I just prefer to transfer to secondary to dry hop to get it off the yeast cake. I have no side-by-side comparisons to make a strong point for though.

I like rackingto the secondary, it gives something to look forward to haha. But yes it does have a dry hopping step. Theres no harm in waiting is there? 3or maybe 4 weeks?

You will have time to order a hydrometer. It is comforting to know when the fermentation is truly finished. There are some dare devils in the world. They don’t mind fermentation finishing in the bottle. They anxiously await to find out if the bottles start blowing in storage or in the hand.
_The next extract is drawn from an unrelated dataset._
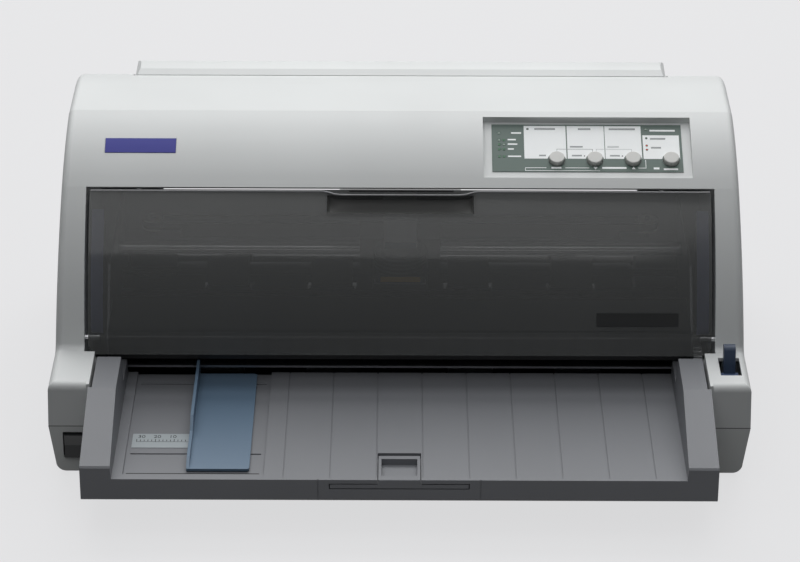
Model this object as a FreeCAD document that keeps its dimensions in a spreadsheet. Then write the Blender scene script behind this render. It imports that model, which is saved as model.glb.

I have not used a hydrometer regularily in years after I have my OG. Only in specific cases when I really care what my FG is. Sometimes I don’t even care what my OG is.

I would in fact mind fermentation finishing in the bottle if it had ever happened to me.

Never been anxious about exploding bottles. Definately don’t considder myself a daredevil.

That being said, everyone should be comfortable using a hydrometer. You should have one available when needed - though I went without for a few seasons when I kept breaking them.

Question to new brewers should be “are you OK with PROBABLY or MOST LIKELY?” Becasue certainlty in this case would come with a hydrometer.

In my case, I use my hydrometer most for beers where I actually care if I hit my specific targets or want to know exact #s to improve. Otherwise it’s most likely going to turn out fine without knowing for sure.